- GIVEN DATA
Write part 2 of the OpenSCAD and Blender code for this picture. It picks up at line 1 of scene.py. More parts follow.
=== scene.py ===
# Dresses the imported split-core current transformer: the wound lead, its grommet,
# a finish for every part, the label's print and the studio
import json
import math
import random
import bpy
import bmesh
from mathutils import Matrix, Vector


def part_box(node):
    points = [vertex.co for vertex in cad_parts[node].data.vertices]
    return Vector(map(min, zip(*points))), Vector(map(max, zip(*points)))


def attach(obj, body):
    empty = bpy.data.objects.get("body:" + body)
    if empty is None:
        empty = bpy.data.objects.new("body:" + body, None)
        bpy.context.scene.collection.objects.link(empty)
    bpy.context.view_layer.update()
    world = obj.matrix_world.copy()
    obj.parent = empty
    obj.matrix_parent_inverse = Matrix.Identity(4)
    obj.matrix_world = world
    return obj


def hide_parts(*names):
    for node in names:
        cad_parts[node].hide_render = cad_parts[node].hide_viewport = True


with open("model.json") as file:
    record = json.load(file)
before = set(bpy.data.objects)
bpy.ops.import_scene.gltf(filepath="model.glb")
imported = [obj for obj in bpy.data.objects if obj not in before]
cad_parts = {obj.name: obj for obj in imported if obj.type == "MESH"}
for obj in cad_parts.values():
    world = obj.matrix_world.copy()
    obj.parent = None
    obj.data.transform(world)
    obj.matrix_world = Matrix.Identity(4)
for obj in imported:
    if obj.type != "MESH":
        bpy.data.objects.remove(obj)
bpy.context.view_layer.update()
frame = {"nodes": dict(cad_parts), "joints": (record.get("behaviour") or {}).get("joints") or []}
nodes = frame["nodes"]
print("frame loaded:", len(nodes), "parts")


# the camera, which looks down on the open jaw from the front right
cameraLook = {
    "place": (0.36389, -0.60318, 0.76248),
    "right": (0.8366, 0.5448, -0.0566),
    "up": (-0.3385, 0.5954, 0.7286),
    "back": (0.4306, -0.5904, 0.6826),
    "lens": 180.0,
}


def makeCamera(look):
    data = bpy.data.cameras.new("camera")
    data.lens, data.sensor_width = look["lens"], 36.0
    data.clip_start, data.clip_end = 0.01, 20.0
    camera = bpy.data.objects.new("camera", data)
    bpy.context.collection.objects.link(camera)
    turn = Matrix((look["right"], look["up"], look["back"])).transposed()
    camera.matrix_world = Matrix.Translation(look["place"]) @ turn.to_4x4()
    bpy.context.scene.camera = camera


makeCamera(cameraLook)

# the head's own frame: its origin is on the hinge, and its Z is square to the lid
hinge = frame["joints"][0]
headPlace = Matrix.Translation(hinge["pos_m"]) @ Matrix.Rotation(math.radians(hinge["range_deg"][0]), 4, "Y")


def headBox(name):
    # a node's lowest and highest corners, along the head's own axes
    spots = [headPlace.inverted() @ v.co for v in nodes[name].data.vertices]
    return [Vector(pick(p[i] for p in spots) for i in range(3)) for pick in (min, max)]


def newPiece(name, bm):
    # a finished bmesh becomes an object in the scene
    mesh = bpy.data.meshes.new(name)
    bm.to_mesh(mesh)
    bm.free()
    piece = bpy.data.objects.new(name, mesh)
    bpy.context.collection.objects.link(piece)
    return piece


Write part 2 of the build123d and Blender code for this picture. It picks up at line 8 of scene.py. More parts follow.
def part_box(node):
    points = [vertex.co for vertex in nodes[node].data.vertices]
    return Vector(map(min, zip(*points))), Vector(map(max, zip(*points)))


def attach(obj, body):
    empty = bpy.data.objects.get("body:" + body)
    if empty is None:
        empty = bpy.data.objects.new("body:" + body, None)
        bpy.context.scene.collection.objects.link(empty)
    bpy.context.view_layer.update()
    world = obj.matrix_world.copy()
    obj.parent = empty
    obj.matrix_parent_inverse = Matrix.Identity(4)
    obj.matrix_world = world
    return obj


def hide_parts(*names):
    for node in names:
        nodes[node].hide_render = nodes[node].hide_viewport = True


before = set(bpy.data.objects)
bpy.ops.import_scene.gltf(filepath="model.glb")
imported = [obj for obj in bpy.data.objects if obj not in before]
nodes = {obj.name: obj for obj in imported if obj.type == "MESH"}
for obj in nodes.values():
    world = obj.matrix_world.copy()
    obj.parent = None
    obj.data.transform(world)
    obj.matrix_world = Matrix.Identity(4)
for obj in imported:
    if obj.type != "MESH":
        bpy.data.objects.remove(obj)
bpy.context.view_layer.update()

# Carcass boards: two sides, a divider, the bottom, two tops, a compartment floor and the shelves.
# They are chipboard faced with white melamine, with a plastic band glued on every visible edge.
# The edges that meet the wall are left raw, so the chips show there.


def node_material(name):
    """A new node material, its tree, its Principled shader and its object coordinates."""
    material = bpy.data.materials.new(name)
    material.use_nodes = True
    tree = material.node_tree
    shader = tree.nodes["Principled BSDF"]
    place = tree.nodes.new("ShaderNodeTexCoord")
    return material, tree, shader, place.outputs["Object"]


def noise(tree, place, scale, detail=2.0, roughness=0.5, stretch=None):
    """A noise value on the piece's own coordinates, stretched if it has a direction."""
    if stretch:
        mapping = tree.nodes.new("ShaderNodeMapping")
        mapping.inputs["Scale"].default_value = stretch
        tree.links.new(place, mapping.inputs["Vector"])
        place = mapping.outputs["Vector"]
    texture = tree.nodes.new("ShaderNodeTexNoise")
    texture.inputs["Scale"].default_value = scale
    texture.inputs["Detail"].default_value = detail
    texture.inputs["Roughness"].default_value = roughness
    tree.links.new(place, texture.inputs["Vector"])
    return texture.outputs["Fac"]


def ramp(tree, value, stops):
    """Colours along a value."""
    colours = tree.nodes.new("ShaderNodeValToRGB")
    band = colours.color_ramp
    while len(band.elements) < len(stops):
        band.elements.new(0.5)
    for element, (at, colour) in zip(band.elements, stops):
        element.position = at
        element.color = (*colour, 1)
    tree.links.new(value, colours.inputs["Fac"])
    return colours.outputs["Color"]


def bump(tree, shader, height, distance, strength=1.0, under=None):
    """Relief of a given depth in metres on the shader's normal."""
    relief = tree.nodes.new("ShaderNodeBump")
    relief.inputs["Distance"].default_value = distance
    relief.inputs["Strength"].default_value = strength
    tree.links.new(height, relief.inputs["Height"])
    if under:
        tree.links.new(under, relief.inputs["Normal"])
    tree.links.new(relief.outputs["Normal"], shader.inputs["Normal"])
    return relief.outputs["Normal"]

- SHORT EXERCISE
Return every record above exactly as it appears.

- SOLUTION TO THIS EXERCISE
Write part 2 of the OpenSCAD and Blender code for this picture. It picks up at line 1 of scene.py. More parts follow.
=== scene.py ===
# Dresses the imported split-core current transformer: the wound lead, its grommet,
# a finish for every part, the label's print and the studio
import json
import math
import random
import bpy
import bmesh
from mathutils import Matrix, Vector


def part_box(node):
    points = [vertex.co for vertex in cad_parts[node].data.vertices]
    return Vector(map(min, zip(*points))), Vector(map(max, zip(*points)))


def attach(obj, body):
    empty = bpy.data.objects.get("body:" + body)
    if empty is None:
        empty = bpy.data.objects.new("body:" + body, None)
        bpy.context.scene.collection.objects.link(empty)
    bpy.context.view_layer.update()
    world = obj.matrix_world.copy()
    obj.parent = empty
    obj.matrix_parent_inverse = Matrix.Identity(4)
    obj.matrix_world = world
    return obj


def hide_parts(*names):
    for node in names:
        cad_parts[node].hide_render = cad_parts[node].hide_viewport = True


with open("model.json") as file:
    record = json.load(file)
before = set(bpy.data.objects)
bpy.ops.import_scene.gltf(filepath="model.glb")
imported = [obj for obj in bpy.data.objects if obj not in before]
cad_parts = {obj.name: obj for obj in imported if obj.type == "MESH"}
for obj in cad_parts.values():
    world = obj.matrix_world.copy()
    obj.parent = None
    obj.data.transform(world)
    obj.matrix_world = Matrix.Identity(4)
for obj in imported:
    if obj.type != "MESH":
        bpy.data.objects.remove(obj)
bpy.context.view_layer.update()
frame = {"nodes": dict(cad_parts), "joints": (record.get("behaviour") or {}).get("joints") or []}
nodes = frame["nodes"]
print("frame loaded:", len(nodes), "parts")


# the camera, which looks down on the open jaw from the front right
cameraLook = {
    "place": (0.36389, -0.60318, 0.76248),
    "right": (0.8366, 0.5448, -0.0566),
    "up": (-0.3385, 0.5954, 0.7286),
    "back": (0.4306, -0.5904, 0.6826),
    "lens": 180.0,
}


def makeCamera(look):
    data = bpy.data.cameras.new("camera")
    data.lens, data.sensor_width = look["lens"], 36.0
    data.clip_start, data.clip_end = 0.01, 20.0
    camera = bpy.data.objects.new("camera", data)
    bpy.context.collection.objects.link(camera)
    turn = Matrix((look["right"], look["up"], look["back"])).transposed()
    camera.matrix_world = Matrix.Translation(look["place"]) @ turn.to_4x4()
    bpy.context.scene.camera = camera


makeCamera(cameraLook)

# the head's own frame: its origin is on the hinge, and its Z is square to the lid
hinge = frame["joints"][0]
headPlace = Matrix.Translation(hinge["pos_m"]) @ Matrix.Rotation(math.radians(hinge["range_deg"][0]), 4, "Y")


def headBox(name):
    # a node's lowest and highest corners, along the head's own axes
    spots = [headPlace.inverted() @ v.co for v in nodes[name].data.vertices]
    return [Vector(pick(p[i] for p in spots) for i in range(3)) for pick in (min, max)]


def newPiece(name, bm):
    # a finished bmesh becomes an object in the scene
    mesh = bpy.data.meshes.new(name)
    bm.to_mesh(mesh)
    bm.free()
    piece = bpy.data.objects.new(name, mesh)
    bpy.context.collection.objects.link(piece)
    return piece


Write part 2 of the build123d and Blender code for this picture. It picks up at line 8 of scene.py. More parts follow.
def part_box(node):
    points = [vertex.co for vertex in nodes[node].data.vertices]
    return Vector(map(min, zip(*points))), Vector(map(max, zip(*points)))


def attach(obj, body):
    empty = bpy.data.objects.get("body:" + body)
    if empty is None:
        empty = bpy.data.objects.new("body:" + body, None)
        bpy.context.scene.collection.objects.link(empty)
    bpy.context.view_layer.update()
    world = obj.matrix_world.copy()
    obj.parent = empty
    obj.matrix_parent_inverse = Matrix.Identity(4)
    obj.matrix_world = world
    return obj


def hide_parts(*names):
    for node in names:
        nodes[node].hide_render = nodes[node].hide_viewport = True


before = set(bpy.data.objects)
bpy.ops.import_scene.gltf(filepath="model.glb")
imported = [obj for obj in bpy.data.objects if obj not in before]
nodes = {obj.name: obj for obj in imported if obj.type == "MESH"}
for obj in nodes.values():
    world = obj.matrix_world.copy()
    obj.parent = None
    obj.data.transform(world)
    obj.matrix_world = Matrix.Identity(4)
for obj in imported:
    if obj.type != "MESH":
        bpy.data.objects.remove(obj)
bpy.context.view_layer.update()

# Carcass boards: two sides, a divider, the bottom, two tops, a compartment floor and the shelves.
# They are chipboard faced with white melamine, with a plastic band glued on every visible edge.
# The edges that meet the wall are left raw, so the chips show there.


def node_material(name):
    """A new node material, its tree, its Principled shader and its object coordinates."""
    material = bpy.data.materials.new(name)
    material.use_nodes = True
    tree = material.node_tree
    shader = tree.nodes["Principled BSDF"]
    place = tree.nodes.new("ShaderNodeTexCoord")
    return material, tree, shader, place.outputs["Object"]


def noise(tree, place, scale, detail=2.0, roughness=0.5, stretch=None):
    """A noise value on the piece's own coordinates, stretched if it has a direction."""
    if stretch:
        mapping = tree.nodes.new("ShaderNodeMapping")
        mapping.inputs["Scale"].default_value = stretch
        tree.links.new(place, mapping.inputs["Vector"])
        place = mapping.outputs["Vector"]
    texture = tree.nodes.new("ShaderNodeTexNoise")
    texture.inputs["Scale"].default_value = scale
    texture.inputs["Detail"].default_value = detail
    texture.inputs["Roughness"].default_value = roughness
    tree.links.new(place, texture.inputs["Vector"])
    return texture.outputs["Fac"]


def ramp(tree, value, stops):
    """Colours along a value."""
    colours = tree.nodes.new("ShaderNodeValToRGB")
    band = colours.color_ramp
    while len(band.elements) < len(stops):
        band.elements.new(0.5)
    for element, (at, colour) in zip(band.elements, stops):
        element.position = at
        element.color = (*colour, 1)
    tree.links.new(value, colours.inputs["Fac"])
    return colours.outputs["Color"]


def bump(tree, shader, height, distance, strength=1.0, under=None):
    """Relief of a given depth in metres on the shader's normal."""
    relief = tree.nodes.new("ShaderNodeBump")
    relief.inputs["Distance"].default_value = distance
    relief.inputs["Strength"].default_value = strength
    tree.links.new(height, relief.inputs["Height"])
    if under:
        tree.links.new(under, relief.inputs["Normal"])
    tree.links.new(relief.outputs["Normal"], shader.inputs["Normal"])
    return relief.outputs["Normal"]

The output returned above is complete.